WORK TO DO
Repeat every line below exactly, word for word.

── DATASET ROWS

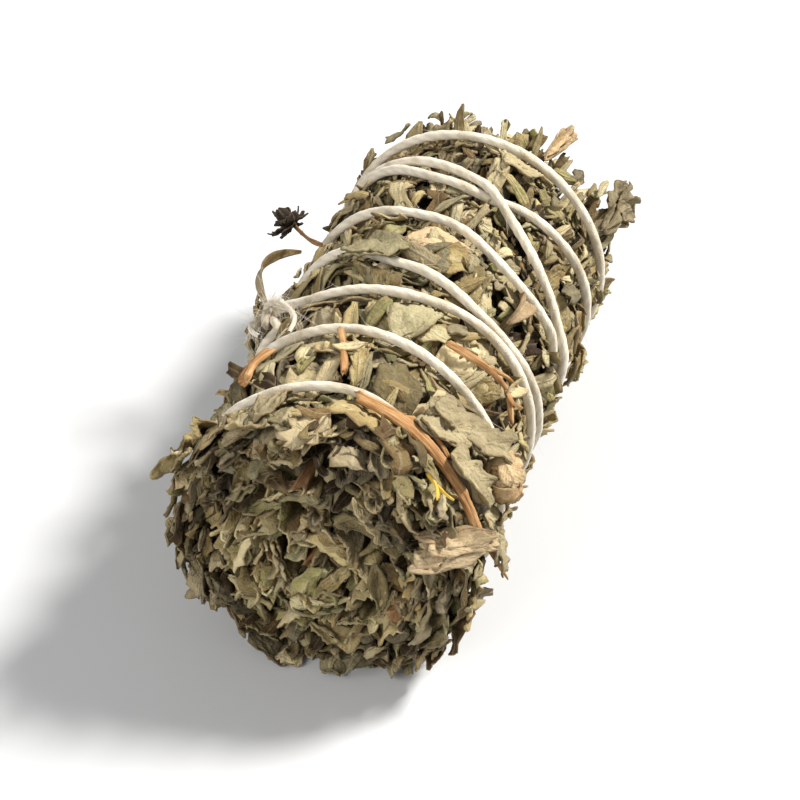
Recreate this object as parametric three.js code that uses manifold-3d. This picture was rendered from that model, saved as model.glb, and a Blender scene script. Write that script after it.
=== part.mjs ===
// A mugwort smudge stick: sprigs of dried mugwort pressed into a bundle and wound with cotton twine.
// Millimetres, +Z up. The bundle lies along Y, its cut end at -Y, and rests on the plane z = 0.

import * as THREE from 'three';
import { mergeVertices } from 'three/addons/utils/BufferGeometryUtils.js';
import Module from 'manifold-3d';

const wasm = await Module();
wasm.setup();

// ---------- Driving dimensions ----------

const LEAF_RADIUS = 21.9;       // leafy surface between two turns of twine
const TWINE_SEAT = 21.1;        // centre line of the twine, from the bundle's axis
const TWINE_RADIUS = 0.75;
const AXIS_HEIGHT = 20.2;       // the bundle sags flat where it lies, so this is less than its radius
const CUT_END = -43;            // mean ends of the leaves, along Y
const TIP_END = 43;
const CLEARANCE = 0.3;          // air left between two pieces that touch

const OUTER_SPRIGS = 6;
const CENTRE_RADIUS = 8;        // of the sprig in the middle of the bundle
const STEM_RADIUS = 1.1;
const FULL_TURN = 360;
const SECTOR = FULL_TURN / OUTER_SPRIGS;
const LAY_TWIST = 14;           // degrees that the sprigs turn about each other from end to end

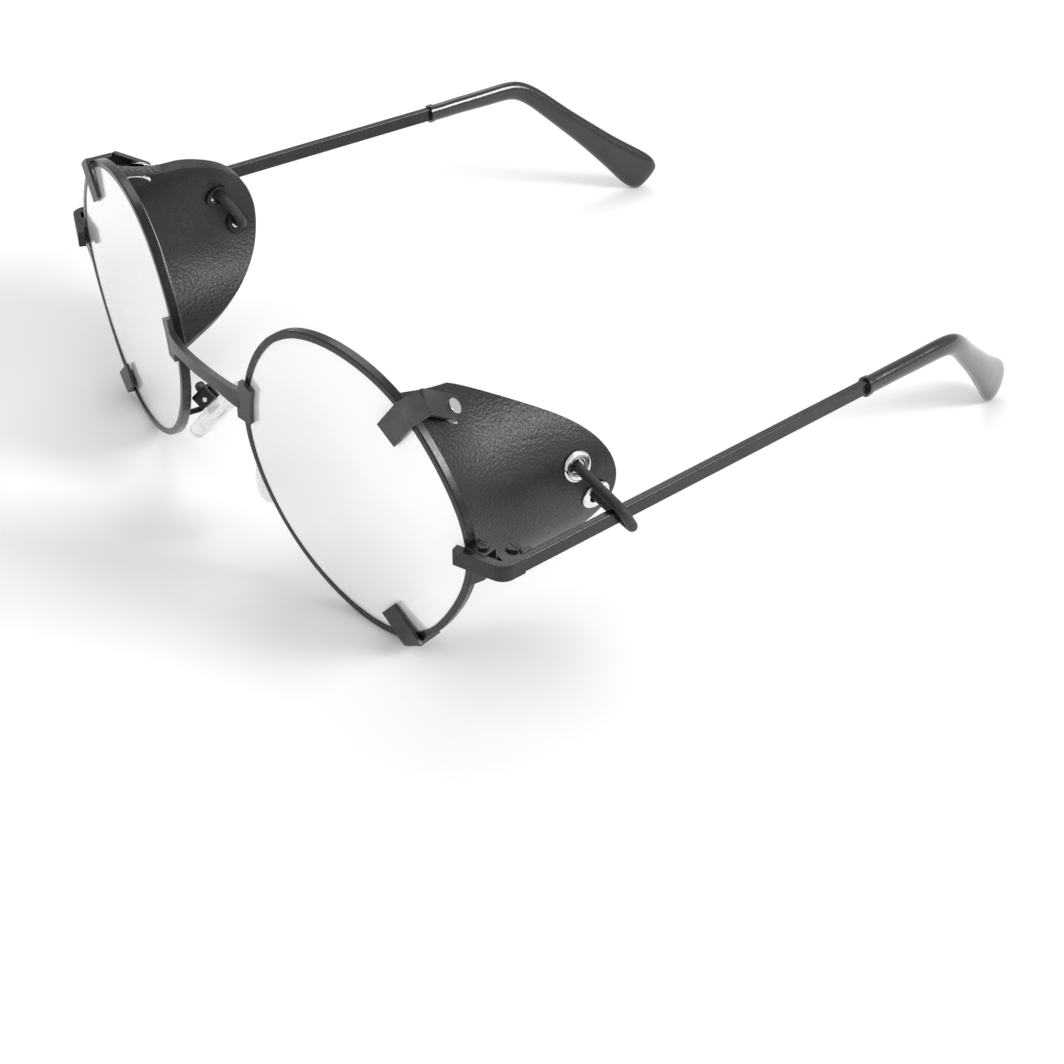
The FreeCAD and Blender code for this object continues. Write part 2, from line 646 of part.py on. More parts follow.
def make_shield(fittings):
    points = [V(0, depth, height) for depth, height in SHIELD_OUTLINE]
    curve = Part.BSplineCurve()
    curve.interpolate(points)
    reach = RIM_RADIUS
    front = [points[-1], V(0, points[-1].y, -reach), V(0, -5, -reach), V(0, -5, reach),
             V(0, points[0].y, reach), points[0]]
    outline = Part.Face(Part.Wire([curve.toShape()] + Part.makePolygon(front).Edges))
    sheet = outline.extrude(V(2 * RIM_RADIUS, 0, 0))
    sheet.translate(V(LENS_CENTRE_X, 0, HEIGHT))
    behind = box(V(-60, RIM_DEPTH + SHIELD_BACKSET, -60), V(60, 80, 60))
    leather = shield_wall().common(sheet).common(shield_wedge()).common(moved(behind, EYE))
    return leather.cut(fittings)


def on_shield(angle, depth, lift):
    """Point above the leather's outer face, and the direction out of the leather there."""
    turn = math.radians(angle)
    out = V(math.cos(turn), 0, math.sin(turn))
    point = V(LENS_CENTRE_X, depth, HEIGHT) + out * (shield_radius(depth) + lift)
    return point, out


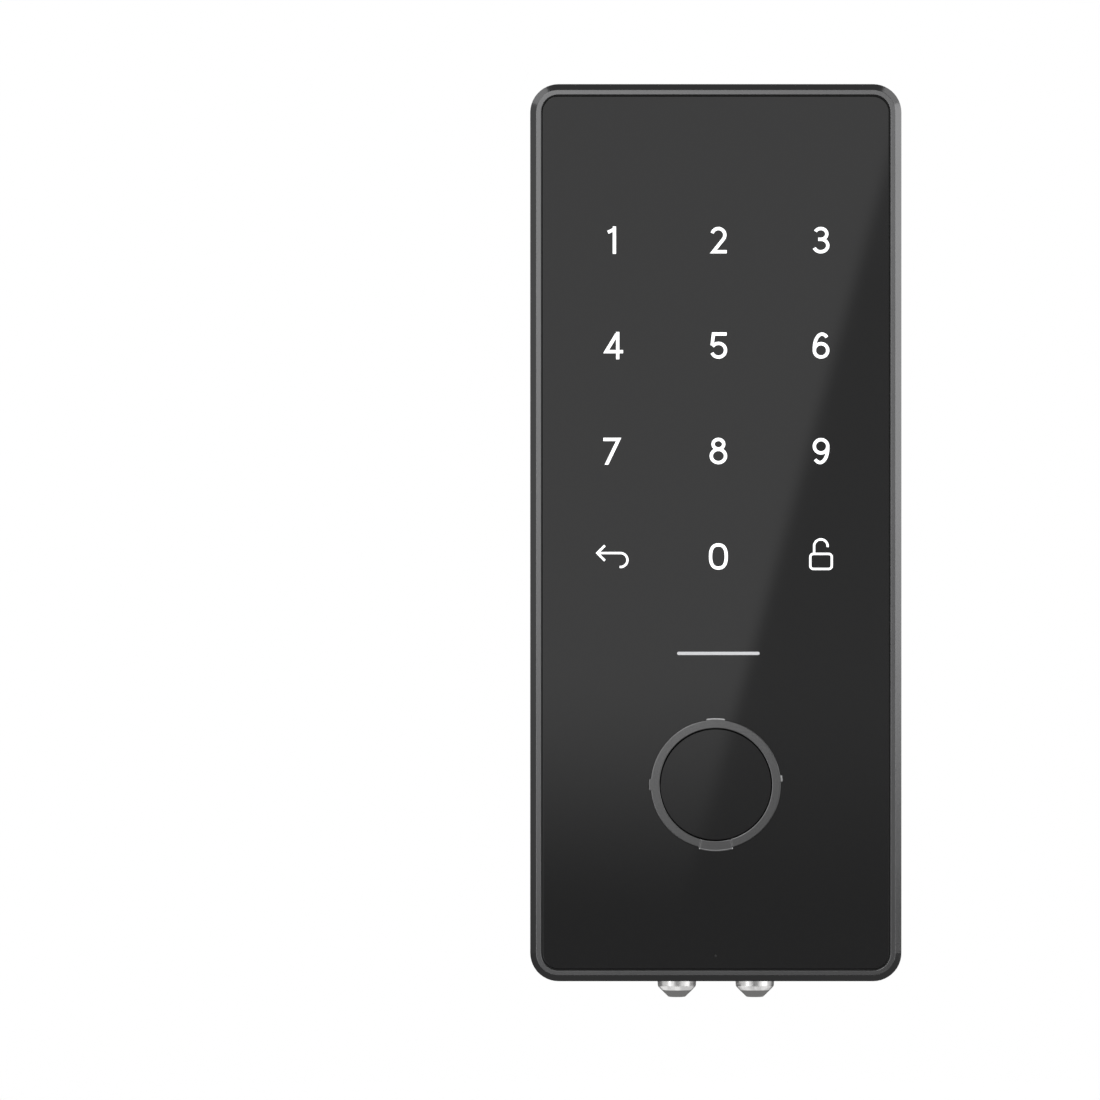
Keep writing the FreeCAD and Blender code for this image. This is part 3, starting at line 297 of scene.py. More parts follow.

────

REPLY
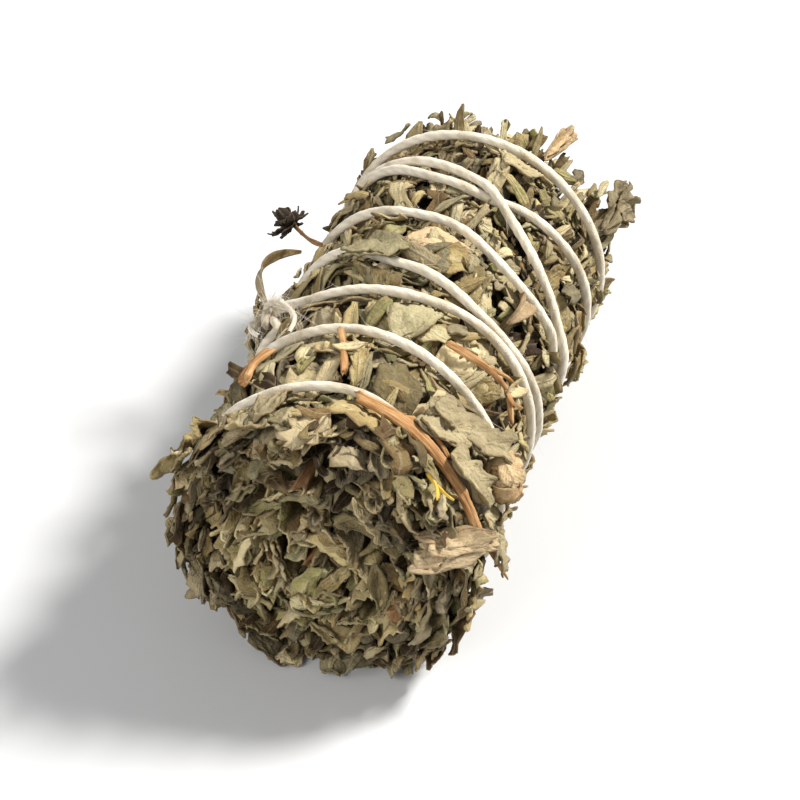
Recreate this object as parametric three.js code that uses manifold-3d. This picture was rendered from that model, saved as model.glb, and a Blender scene script. Write that script after it.
=== part.mjs ===
// A mugwort smudge stick: sprigs of dried mugwort pressed into a bundle and wound with cotton twine.
// Millimetres, +Z up. The bundle lies along Y, its cut end at -Y, and rests on the plane z = 0.

import * as THREE from 'three';
import { mergeVertices } from 'three/addons/utils/BufferGeometryUtils.js';
import Module from 'manifold-3d';

const wasm = await Module();
wasm.setup();

// ---------- Driving dimensions ----------

const LEAF_RADIUS = 21.9;       // leafy surface between two turns of twine
const TWINE_SEAT = 21.1;        // centre line of the twine, from the bundle's axis
const TWINE_RADIUS = 0.75;
const AXIS_HEIGHT = 20.2;       // the bundle sags flat where it lies, so this is less than its radius
const CUT_END = -43;            // mean ends of the leaves, along Y
const TIP_END = 43;
const CLEARANCE = 0.3;          // air left between two pieces that touch

const OUTER_SPRIGS = 6;
const CENTRE_RADIUS = 8;        // of the sprig in the middle of the bundle
const STEM_RADIUS = 1.1;
const FULL_TURN = 360;
const SECTOR = FULL_TURN / OUTER_SPRIGS;
const LAY_TWIST = 14;           // degrees that the sprigs turn about each other from end to end

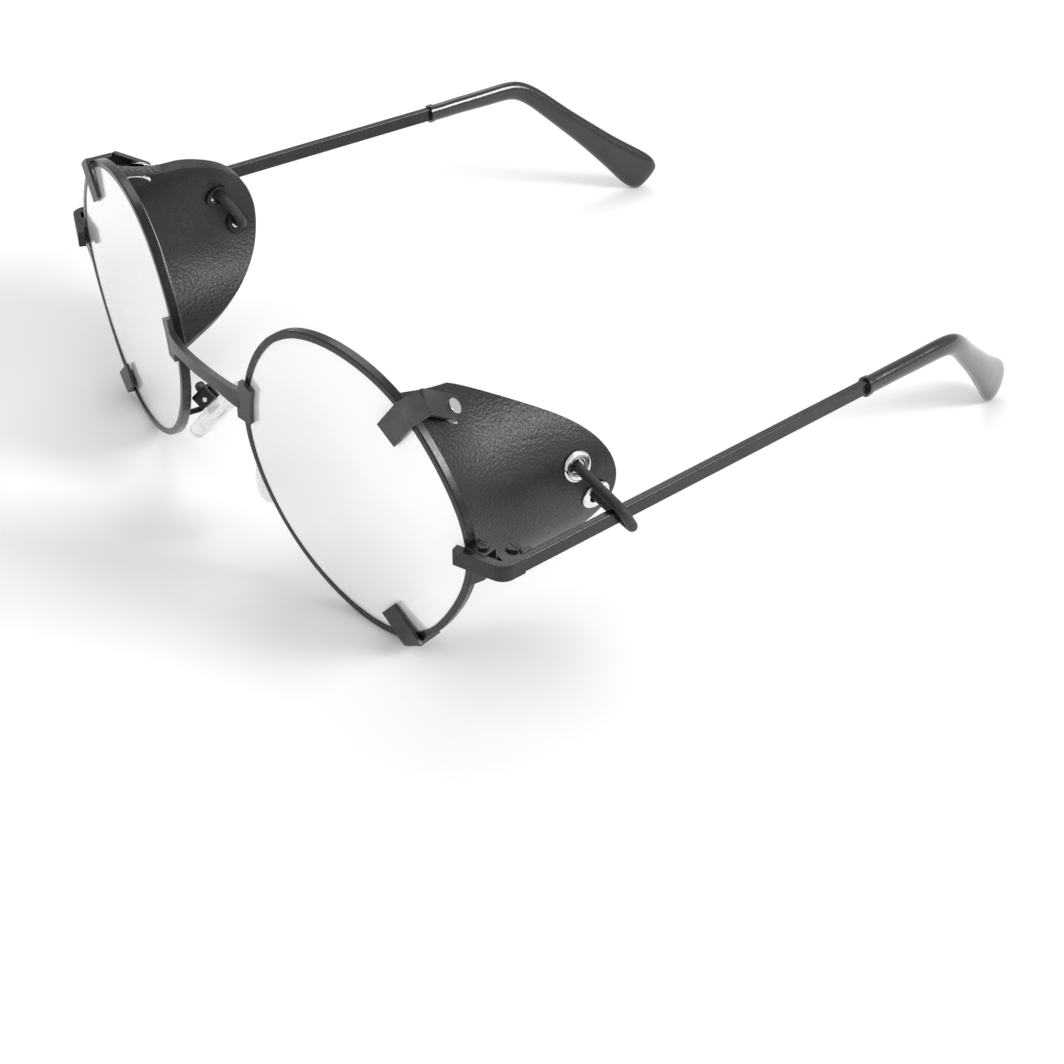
The FreeCAD and Blender code for this object continues. Write part 2, from line 646 of part.py on. More parts follow.
def make_shield(fittings):
    points = [V(0, depth, height) for depth, height in SHIELD_OUTLINE]
    curve = Part.BSplineCurve()
    curve.interpolate(points)
    reach = RIM_RADIUS
    front = [points[-1], V(0, points[-1].y, -reach), V(0, -5, -reach), V(0, -5, reach),
             V(0, points[0].y, reach), points[0]]
    outline = Part.Face(Part.Wire([curve.toShape()] + Part.makePolygon(front).Edges))
    sheet = outline.extrude(V(2 * RIM_RADIUS, 0, 0))
    sheet.translate(V(LENS_CENTRE_X, 0, HEIGHT))
    behind = box(V(-60, RIM_DEPTH + SHIELD_BACKSET, -60), V(60, 80, 60))
    leather = shield_wall().common(sheet).common(shield_wedge()).common(moved(behind, EYE))
    return leather.cut(fittings)


def on_shield(angle, depth, lift):
    """Point above the leather's outer face, and the direction out of the leather there."""
    turn = math.radians(angle)
    out = V(math.cos(turn), 0, math.sin(turn))
    point = V(LENS_CENTRE_X, depth, HEIGHT) + out * (shield_radius(depth) + lift)
    return point, out


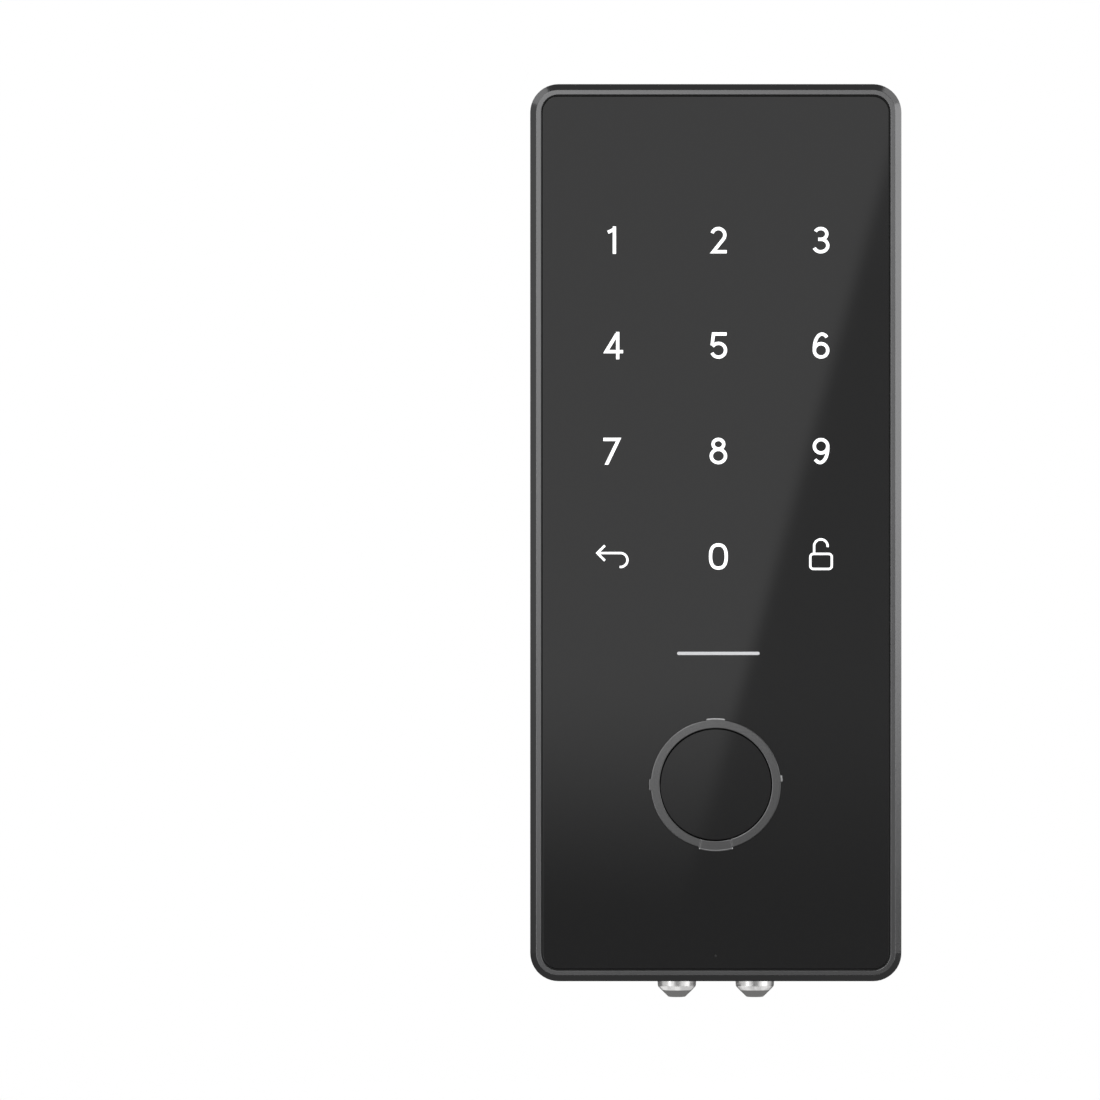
Keep writing the FreeCAD and Blender code for this image. This is part 3, starting at line 297 of scene.py. More parts follow.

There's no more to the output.